## WHAT IS EXPECTED
Check each line of the material below, and copy it if it holds the string "bodies".

## DATA SEGMENT
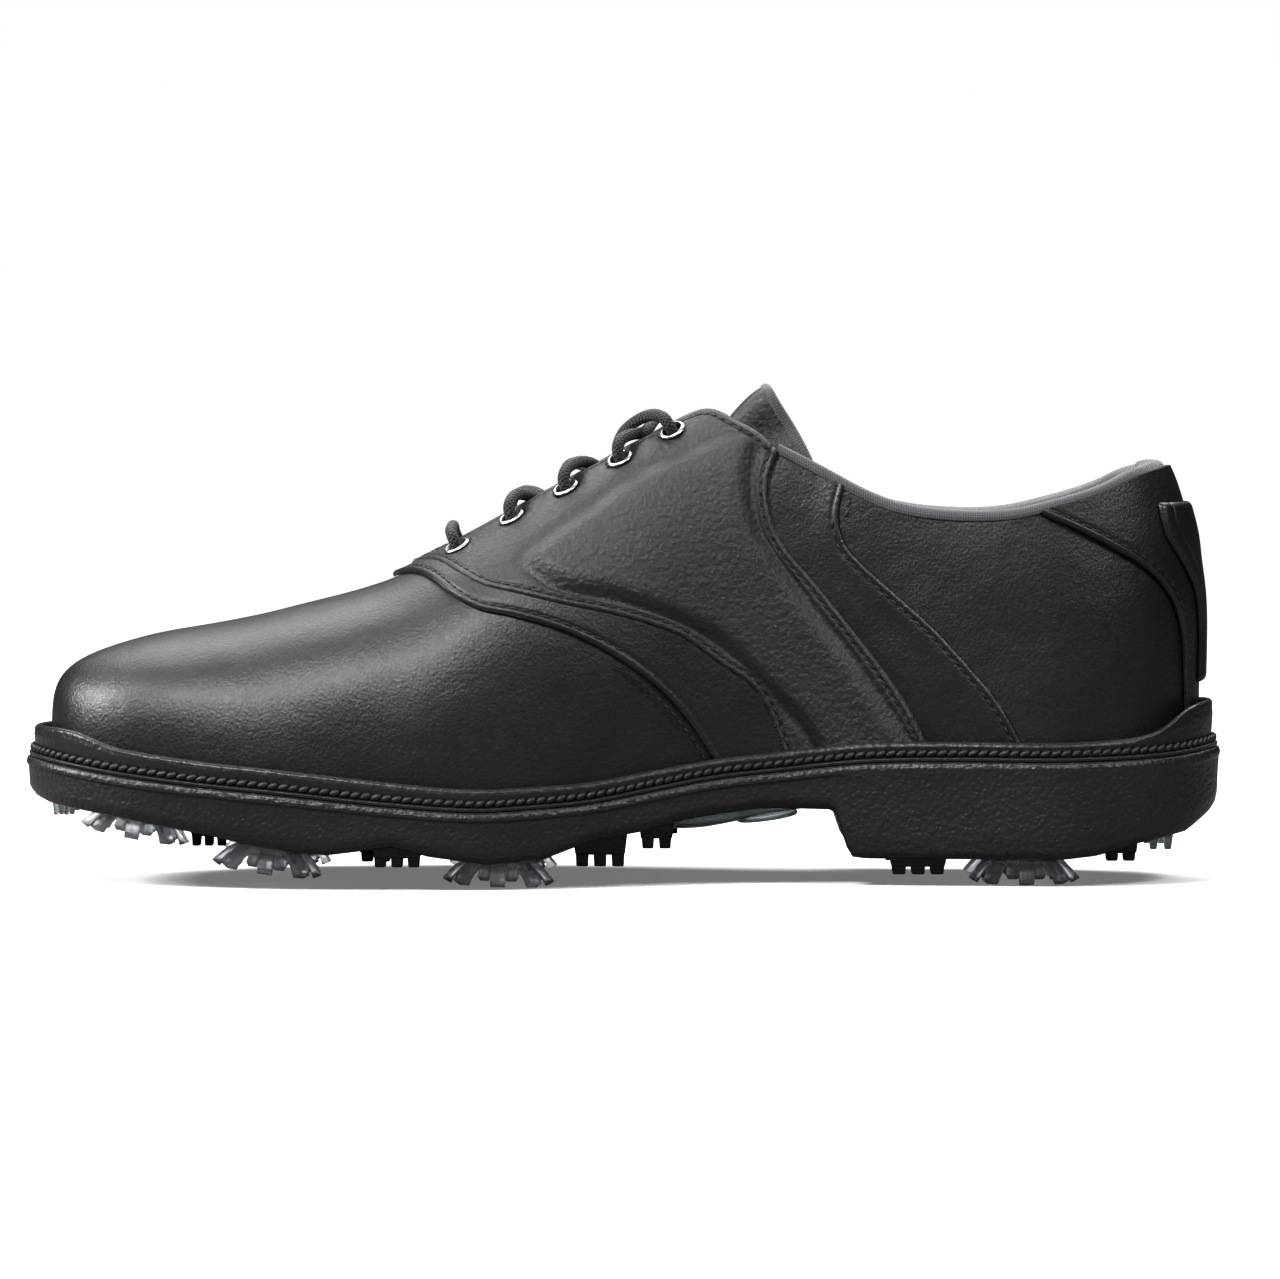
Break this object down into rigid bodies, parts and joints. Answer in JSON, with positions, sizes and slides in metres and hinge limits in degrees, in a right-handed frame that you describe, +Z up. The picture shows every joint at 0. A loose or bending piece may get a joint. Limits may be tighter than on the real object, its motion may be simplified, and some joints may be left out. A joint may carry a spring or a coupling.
{
  "type": "golf shoe",
  "caption": "Right-foot golf shoe with a black leather saddle upper, laced throat, padded collar and a cupped rubber sole on removable translucent cleats.",
  "frame": {"origin": "on the ground, under the middle of the shoe's box", "axes": "+X towards the heel (the toe is at -X), +Y towards the outer side of the foot (the inner side is at -Y), +Z up"},
  "size_m": [0.3, 0.1063, 0.124],
  "materials": {
    "sole_rubber": "satin, finely textured",
    "welt_rubber": "satin, with a leather-like grain",
    "clear_tpu": "glossy, smoky and translucent",
    "cleat_plastic": "glossy, smoky and translucent",
    "receptacle_plastic": "moulded",
    "thread": "waxed twisted thread",
    "foam": "closed-cell foam",
    "shank_steel": "rolled strip",
    "board": "fibre board",
    "sock_fabric": "brushed knit over foam",
    "smooth_leather": "satin, with a fine smooth grain",
    "pebbled_leather": "satin, with a tumbled pebble grain",
    "trim_leather": "satin, with rolled edges",
    "strap_rubber": "satin, moulded",
    "stiffener": "thermoplastic sheet",
    "lining_fabric": "knitted mesh",
    "binding_fabric": "ribbed tape",
    "eyelet_metal": "polished nickel",
    "lace_cord": "round waxed braid",
    "aglet_plastic": "crimped sleeve"
  },
  "bodies": {
    "shoe": {"outsole": "sole_rubber", "arch_insert": "clear_tpu", "toe_grip": "clear_tpu", "heel_grip": "clear_tpu", "welt": "welt_rubber", "welt_stitching": "thread", "midsole": "foam", "shank": "shank_steel", "insole_board": "board", "sock_liner": "sock_fabric", "cleat_receptacles": "receptacle_plastic", "vamp": "smooth_leather", "toe_puff": "stiffener", "vamp_lining": "lining_fabric", "trim_medial": "trim_leather", "trim_lateral": "trim_leather", "saddle_medial": "pebbled_leather", "saddle_lateral": "pebbled_leather", "front_quarter_medial": "smooth_leather", "front_quarter_lateral": "smooth_leather", "rear_quarter_medial": "smooth_leather", "rear_quarter_lateral": "smooth_leather", "heel_panel": "smooth_leather", "back_strap": "strap_rubber", "heel_counter": "stiffener", "backing_medial": "foam", "backing_lateral": "foam", "quarter_lining": "lining_fabric", "collar_padding": "foam", "collar_binding": "binding_fabric", "eyelets": "eyelet_metal", "lace": "lace_cord", "lace_tip_medial": "aglet_plastic", "lace_tip_lateral": "aglet_plastic"},
    "tongue": {"tongue": "pebbled_leather", "tongue_lining": "binding_fabric"},
    "cleat_1": {"cleat_1": "cleat_plastic"},
    "cleat_2": {"cleat_2": "cleat_plastic"},
    "cleat_3": {"cleat_3": "cleat_plastic"},
    "cleat_4": {"cleat_4": "cleat_plastic"},
    "cleat_5": {"cleat_5": "cleat_plastic"},
    "cleat_6": {"cleat_6": "cleat_plastic"},
    "cleat_7": {"cleat_7": "cleat_plastic"}
  },
  "joints": [
    {"name": "tongue_fold", "type": "hinge", "parent": "shoe", "child": "tongue", "pos_m": [-0.05, -0.0027, 0.0725], "axis": [0, 1, 0], "range_deg": [0, 8]},
    {"name": "cleat_1_turn", "type": "hinge", "parent": "shoe", "child": "cleat_1", "pos_m": [-0.122, -0.007, 0.0176], "axis": [-0.1908, 0, -0.9816], "range_deg": [0, 60]},
    {"name": "cleat_2_turn", "type": "hinge", "parent": "shoe", "child": "cleat_2", "pos_m": [-0.088, -0.027, 0.0101], "axis": [-0.1392, 0, -0.9903], "range_deg": [0, 60]},
    {"name": "cleat_3_turn", "type": "hinge", "parent": "shoe", "child": "cleat_3", "pos_m": [-0.088, 0.025, 0.0101], "axis": [-0.1392, 0, -0.9903], "range_deg": [0, 60]},
    {"name": "cleat_4_turn", "type": "hinge", "parent": "shoe", "child": "cleat_4", "pos_m": [-0.031, -0.031, 0.0073], "axis": [-0.0349, 0, -0.9994], "range_deg": [0, 60]},
    {"name": "cleat_5_turn", "type": "hinge", "parent": "shoe", "child": "cleat_5", "pos_m": [-0.031, 0.031, 0.0073], "axis": [-0.0349, 0, -0.9994], "range_deg": [0, 60]},
    {"name": "cleat_6_turn", "type": "hinge", "parent": "shoe", "child": "cleat_6", "pos_m": [0.1, -0.0165, 0.0068], "axis": [0, 0, -1], "range_deg": [0, 60]},
    {"name": "cleat_7_turn", "type": "hinge", "parent": "shoe", "child": "cleat_7", "pos_m": [0.1, 0.0135, 0.0068], "axis": [0, 0, -1], "range_deg": [0, 60]}
  ]
}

## CORRECT OUTPUT
Break this object down into rigid bodies, parts and joints. Answer in JSON, with positions, sizes and slides in metres and hinge limits in degrees, in a right-handed frame that you describe, +Z up. The picture shows every joint at 0. A loose or bending piece may get a joint. Limits may be tighter than on the real object, its motion may be simplified, and some joints may be left out. A joint may carry a spring or a coupling.
  "bodies": {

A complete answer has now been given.